> [AIM] Copy every line of the data exactly, leaving nothing out.
--------------------------------------------------
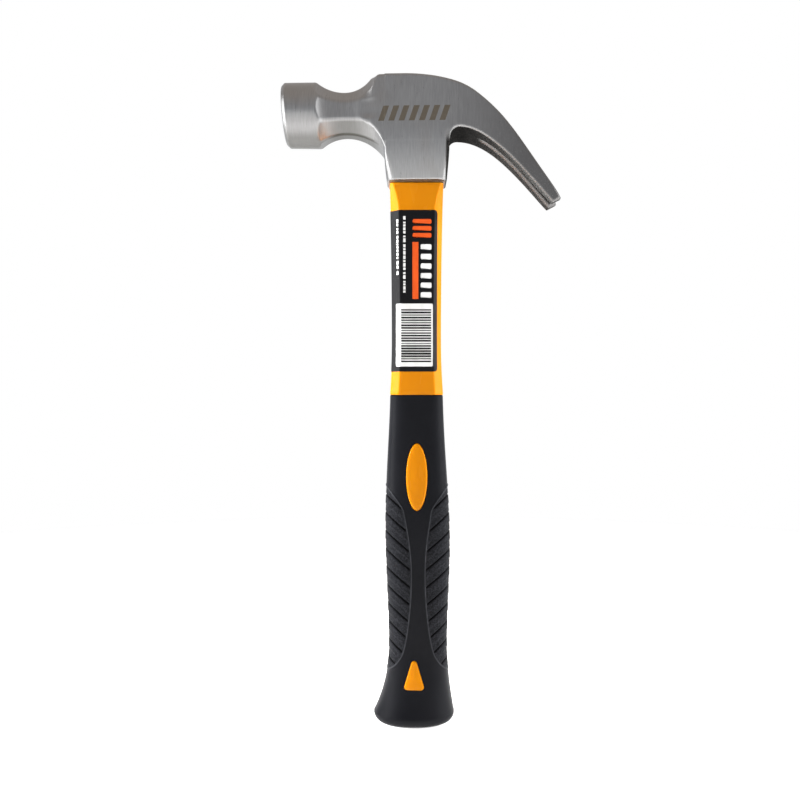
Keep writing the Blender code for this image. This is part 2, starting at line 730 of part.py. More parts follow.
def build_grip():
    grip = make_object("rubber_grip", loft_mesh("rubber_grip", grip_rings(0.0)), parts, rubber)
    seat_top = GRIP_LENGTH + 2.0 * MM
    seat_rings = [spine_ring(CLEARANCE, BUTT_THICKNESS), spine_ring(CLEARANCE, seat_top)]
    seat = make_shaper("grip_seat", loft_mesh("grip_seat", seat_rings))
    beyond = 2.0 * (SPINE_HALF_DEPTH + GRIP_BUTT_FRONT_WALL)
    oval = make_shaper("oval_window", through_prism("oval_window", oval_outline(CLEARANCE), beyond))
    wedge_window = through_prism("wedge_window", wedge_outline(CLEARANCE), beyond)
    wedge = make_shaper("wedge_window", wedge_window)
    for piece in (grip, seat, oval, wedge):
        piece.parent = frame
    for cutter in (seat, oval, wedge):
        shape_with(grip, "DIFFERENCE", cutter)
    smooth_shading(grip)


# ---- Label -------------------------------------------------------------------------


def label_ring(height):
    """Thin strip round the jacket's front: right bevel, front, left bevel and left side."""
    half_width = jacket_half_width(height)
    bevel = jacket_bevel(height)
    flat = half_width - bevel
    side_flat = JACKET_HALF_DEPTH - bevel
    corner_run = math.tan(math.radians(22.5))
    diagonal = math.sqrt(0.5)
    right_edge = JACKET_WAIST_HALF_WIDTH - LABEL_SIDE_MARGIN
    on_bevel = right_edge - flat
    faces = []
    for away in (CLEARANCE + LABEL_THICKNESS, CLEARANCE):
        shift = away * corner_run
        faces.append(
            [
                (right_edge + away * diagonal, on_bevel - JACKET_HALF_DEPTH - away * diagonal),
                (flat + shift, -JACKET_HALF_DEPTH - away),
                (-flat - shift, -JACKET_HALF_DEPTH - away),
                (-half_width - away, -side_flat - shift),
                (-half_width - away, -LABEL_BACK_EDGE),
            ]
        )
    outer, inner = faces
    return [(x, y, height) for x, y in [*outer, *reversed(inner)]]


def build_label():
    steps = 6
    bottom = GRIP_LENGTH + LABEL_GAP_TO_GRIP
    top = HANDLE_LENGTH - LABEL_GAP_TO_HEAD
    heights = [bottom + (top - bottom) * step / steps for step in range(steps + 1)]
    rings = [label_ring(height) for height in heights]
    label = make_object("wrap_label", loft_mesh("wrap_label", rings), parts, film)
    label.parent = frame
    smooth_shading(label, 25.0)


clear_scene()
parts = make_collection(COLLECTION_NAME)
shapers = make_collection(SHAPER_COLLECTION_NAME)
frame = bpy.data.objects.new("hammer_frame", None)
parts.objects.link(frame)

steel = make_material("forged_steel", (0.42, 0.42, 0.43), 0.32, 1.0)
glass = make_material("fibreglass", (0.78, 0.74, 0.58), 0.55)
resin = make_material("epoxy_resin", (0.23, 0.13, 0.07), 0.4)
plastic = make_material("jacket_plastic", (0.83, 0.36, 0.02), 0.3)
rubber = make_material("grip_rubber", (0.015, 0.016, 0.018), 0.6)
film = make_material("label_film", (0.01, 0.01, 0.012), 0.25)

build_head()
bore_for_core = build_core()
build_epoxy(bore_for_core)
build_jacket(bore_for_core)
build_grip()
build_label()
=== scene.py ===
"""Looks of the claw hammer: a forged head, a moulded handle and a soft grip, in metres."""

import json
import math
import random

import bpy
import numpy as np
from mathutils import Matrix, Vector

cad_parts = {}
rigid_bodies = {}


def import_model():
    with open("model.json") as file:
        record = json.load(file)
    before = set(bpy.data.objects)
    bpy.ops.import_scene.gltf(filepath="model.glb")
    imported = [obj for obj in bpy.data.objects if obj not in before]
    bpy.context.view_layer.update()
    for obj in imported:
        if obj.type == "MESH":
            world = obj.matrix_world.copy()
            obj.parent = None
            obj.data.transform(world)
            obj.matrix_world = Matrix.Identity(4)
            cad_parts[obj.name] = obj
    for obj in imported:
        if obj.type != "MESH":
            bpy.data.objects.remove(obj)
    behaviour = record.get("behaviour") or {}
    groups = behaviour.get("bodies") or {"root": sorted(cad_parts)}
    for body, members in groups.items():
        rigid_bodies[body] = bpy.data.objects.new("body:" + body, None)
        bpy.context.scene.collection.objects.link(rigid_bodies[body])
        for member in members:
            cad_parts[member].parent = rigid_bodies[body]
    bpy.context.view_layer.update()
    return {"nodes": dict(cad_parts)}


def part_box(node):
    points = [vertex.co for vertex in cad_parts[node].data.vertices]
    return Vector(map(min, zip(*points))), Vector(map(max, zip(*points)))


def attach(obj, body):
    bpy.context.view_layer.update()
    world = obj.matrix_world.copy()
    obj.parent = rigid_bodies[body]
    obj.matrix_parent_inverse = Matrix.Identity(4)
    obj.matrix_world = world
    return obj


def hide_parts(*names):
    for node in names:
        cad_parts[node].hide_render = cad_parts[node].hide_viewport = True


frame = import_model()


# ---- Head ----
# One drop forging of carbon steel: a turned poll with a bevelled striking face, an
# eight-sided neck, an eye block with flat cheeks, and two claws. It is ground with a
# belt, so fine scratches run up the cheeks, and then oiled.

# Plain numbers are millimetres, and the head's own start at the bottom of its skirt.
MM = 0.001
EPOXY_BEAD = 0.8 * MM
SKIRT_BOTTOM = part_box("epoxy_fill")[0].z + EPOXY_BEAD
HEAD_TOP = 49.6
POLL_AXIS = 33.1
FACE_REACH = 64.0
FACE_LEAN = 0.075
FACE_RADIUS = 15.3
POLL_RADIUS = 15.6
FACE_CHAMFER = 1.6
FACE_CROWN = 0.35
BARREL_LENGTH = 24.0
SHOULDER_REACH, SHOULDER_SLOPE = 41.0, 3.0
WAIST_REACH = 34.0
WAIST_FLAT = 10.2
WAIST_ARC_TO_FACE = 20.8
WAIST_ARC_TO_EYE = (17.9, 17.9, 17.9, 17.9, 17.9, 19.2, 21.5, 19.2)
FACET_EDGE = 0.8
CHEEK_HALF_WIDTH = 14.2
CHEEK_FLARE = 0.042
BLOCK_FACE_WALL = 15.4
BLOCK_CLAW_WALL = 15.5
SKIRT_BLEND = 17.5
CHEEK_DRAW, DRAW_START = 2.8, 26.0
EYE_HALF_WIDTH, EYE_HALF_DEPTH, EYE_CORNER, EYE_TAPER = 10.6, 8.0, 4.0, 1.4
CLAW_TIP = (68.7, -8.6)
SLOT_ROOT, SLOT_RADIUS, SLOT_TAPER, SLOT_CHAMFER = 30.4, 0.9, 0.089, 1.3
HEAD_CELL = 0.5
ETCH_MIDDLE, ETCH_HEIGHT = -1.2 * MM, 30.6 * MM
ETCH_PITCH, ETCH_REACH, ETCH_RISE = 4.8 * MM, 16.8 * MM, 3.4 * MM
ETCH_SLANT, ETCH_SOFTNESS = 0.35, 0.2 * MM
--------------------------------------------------
> [TASK OUTPUT]
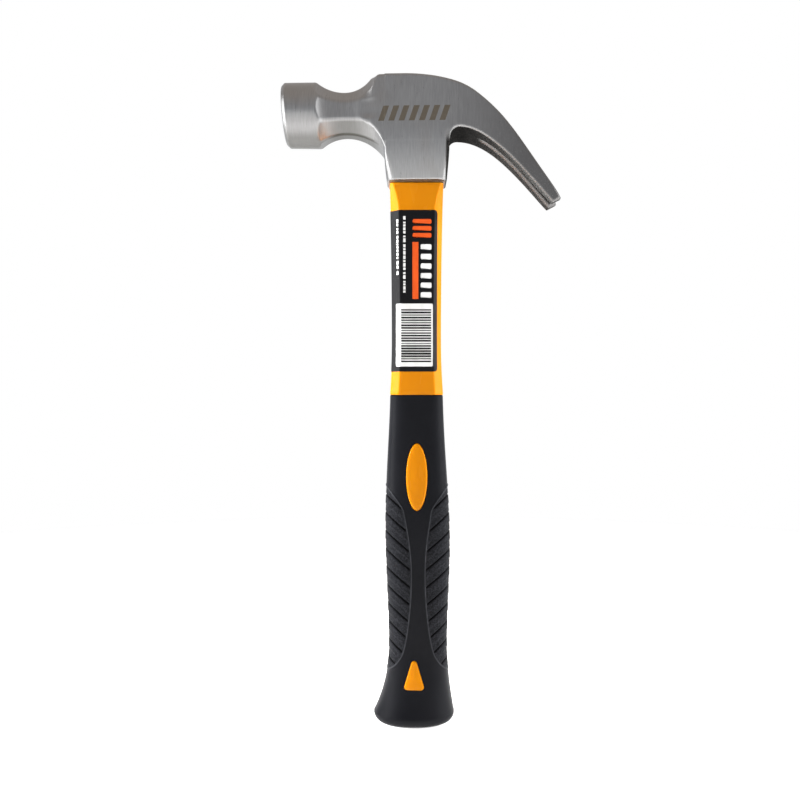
Keep writing the Blender code for this image. This is part 2, starting at line 730 of part.py. More parts follow.
def build_grip():
    grip = make_object("rubber_grip", loft_mesh("rubber_grip", grip_rings(0.0)), parts, rubber)
    seat_top = GRIP_LENGTH + 2.0 * MM
    seat_rings = [spine_ring(CLEARANCE, BUTT_THICKNESS), spine_ring(CLEARANCE, seat_top)]
    seat = make_shaper("grip_seat", loft_mesh("grip_seat", seat_rings))
    beyond = 2.0 * (SPINE_HALF_DEPTH + GRIP_BUTT_FRONT_WALL)
    oval = make_shaper("oval_window", through_prism("oval_window", oval_outline(CLEARANCE), beyond))
    wedge_window = through_prism("wedge_window", wedge_outline(CLEARANCE), beyond)
    wedge = make_shaper("wedge_window", wedge_window)
    for piece in (grip, seat, oval, wedge):
        piece.parent = frame
    for cutter in (seat, oval, wedge):
        shape_with(grip, "DIFFERENCE", cutter)
    smooth_shading(grip)


# ---- Label -------------------------------------------------------------------------


def label_ring(height):
    """Thin strip round the jacket's front: right bevel, front, left bevel and left side."""
    half_width = jacket_half_width(height)
    bevel = jacket_bevel(height)
    flat = half_width - bevel
    side_flat = JACKET_HALF_DEPTH - bevel
    corner_run = math.tan(math.radians(22.5))
    diagonal = math.sqrt(0.5)
    right_edge = JACKET_WAIST_HALF_WIDTH - LABEL_SIDE_MARGIN
    on_bevel = right_edge - flat
    faces = []
    for away in (CLEARANCE + LABEL_THICKNESS, CLEARANCE):
        shift = away * corner_run
        faces.append(
            [
                (right_edge + away * diagonal, on_bevel - JACKET_HALF_DEPTH - away * diagonal),
                (flat + shift, -JACKET_HALF_DEPTH - away),
                (-flat - shift, -JACKET_HALF_DEPTH - away),
                (-half_width - away, -side_flat - shift),
                (-half_width - away, -LABEL_BACK_EDGE),
            ]
        )
    outer, inner = faces
    return [(x, y, height) for x, y in [*outer, *reversed(inner)]]


def build_label():
    steps = 6
    bottom = GRIP_LENGTH + LABEL_GAP_TO_GRIP
    top = HANDLE_LENGTH - LABEL_GAP_TO_HEAD
    heights = [bottom + (top - bottom) * step / steps for step in range(steps + 1)]
    rings = [label_ring(height) for height in heights]
    label = make_object("wrap_label", loft_mesh("wrap_label", rings), parts, film)
    label.parent = frame
    smooth_shading(label, 25.0)


clear_scene()
parts = make_collection(COLLECTION_NAME)
shapers = make_collection(SHAPER_COLLECTION_NAME)
frame = bpy.data.objects.new("hammer_frame", None)
parts.objects.link(frame)

steel = make_material("forged_steel", (0.42, 0.42, 0.43), 0.32, 1.0)
glass = make_material("fibreglass", (0.78, 0.74, 0.58), 0.55)
resin = make_material("epoxy_resin", (0.23, 0.13, 0.07), 0.4)
plastic = make_material("jacket_plastic", (0.83, 0.36, 0.02), 0.3)
rubber = make_material("grip_rubber", (0.015, 0.016, 0.018), 0.6)
film = make_material("label_film", (0.01, 0.01, 0.012), 0.25)

build_head()
bore_for_core = build_core()
build_epoxy(bore_for_core)
build_jacket(bore_for_core)
build_grip()
build_label()
=== scene.py ===
"""Looks of the claw hammer: a forged head, a moulded handle and a soft grip, in metres."""

import json
import math
import random

import bpy
import numpy as np
from mathutils import Matrix, Vector

cad_parts = {}
rigid_bodies = {}


def import_model():
    with open("model.json") as file:
        record = json.load(file)
    before = set(bpy.data.objects)
    bpy.ops.import_scene.gltf(filepath="model.glb")
    imported = [obj for obj in bpy.data.objects if obj not in before]
    bpy.context.view_layer.update()
    for obj in imported:
        if obj.type == "MESH":
            world = obj.matrix_world.copy()
            obj.parent = None
            obj.data.transform(world)
            obj.matrix_world = Matrix.Identity(4)
            cad_parts[obj.name] = obj
    for obj in imported:
        if obj.type != "MESH":
            bpy.data.objects.remove(obj)
    behaviour = record.get("behaviour") or {}
    groups = behaviour.get("bodies") or {"root": sorted(cad_parts)}
    for body, members in groups.items():
        rigid_bodies[body] = bpy.data.objects.new("body:" + body, None)
        bpy.context.scene.collection.objects.link(rigid_bodies[body])
        for member in members:
            cad_parts[member].parent = rigid_bodies[body]
    bpy.context.view_layer.update()
    return {"nodes": dict(cad_parts)}


def part_box(node):
    points = [vertex.co for vertex in cad_parts[node].data.vertices]
    return Vector(map(min, zip(*points))), Vector(map(max, zip(*points)))


def attach(obj, body):
    bpy.context.view_layer.update()
    world = obj.matrix_world.copy()
    obj.parent = rigid_bodies[body]
    obj.matrix_parent_inverse = Matrix.Identity(4)
    obj.matrix_world = world
    return obj


def hide_parts(*names):
    for node in names:
        cad_parts[node].hide_render = cad_parts[node].hide_viewport = True


frame = import_model()


# ---- Head ----
# One drop forging of carbon steel: a turned poll with a bevelled striking face, an
# eight-sided neck, an eye block with flat cheeks, and two claws. It is ground with a
# belt, so fine scratches run up the cheeks, and then oiled.

# Plain numbers are millimetres, and the head's own start at the bottom of its skirt.
MM = 0.001
EPOXY_BEAD = 0.8 * MM
SKIRT_BOTTOM = part_box("epoxy_fill")[0].z + EPOXY_BEAD
HEAD_TOP = 49.6
POLL_AXIS = 33.1
FACE_REACH = 64.0
FACE_LEAN = 0.075
FACE_RADIUS = 15.3
POLL_RADIUS = 15.6
FACE_CHAMFER = 1.6
FACE_CROWN = 0.35
BARREL_LENGTH = 24.0
SHOULDER_REACH, SHOULDER_SLOPE = 41.0, 3.0
WAIST_REACH = 34.0
WAIST_FLAT = 10.2
WAIST_ARC_TO_FACE = 20.8
WAIST_ARC_TO_EYE = (17.9, 17.9, 17.9, 17.9, 17.9, 19.2, 21.5, 19.2)
FACET_EDGE = 0.8
CHEEK_HALF_WIDTH = 14.2
CHEEK_FLARE = 0.042
BLOCK_FACE_WALL = 15.4
BLOCK_CLAW_WALL = 15.5
SKIRT_BLEND = 17.5
CHEEK_DRAW, DRAW_START = 2.8, 26.0
EYE_HALF_WIDTH, EYE_HALF_DEPTH, EYE_CORNER, EYE_TAPER = 10.6, 8.0, 4.0, 1.4
CLAW_TIP = (68.7, -8.6)
SLOT_ROOT, SLOT_RADIUS, SLOT_TAPER, SLOT_CHAMFER = 30.4, 0.9, 0.089, 1.3
HEAD_CELL = 0.5
ETCH_MIDDLE, ETCH_HEIGHT = -1.2 * MM, 30.6 * MM
ETCH_PITCH, ETCH_REACH, ETCH_RISE = 4.8 * MM, 16.8 * MM, 3.4 * MM
ETCH_SLANT, ETCH_SOFTNESS = 0.35, 0.2 * MM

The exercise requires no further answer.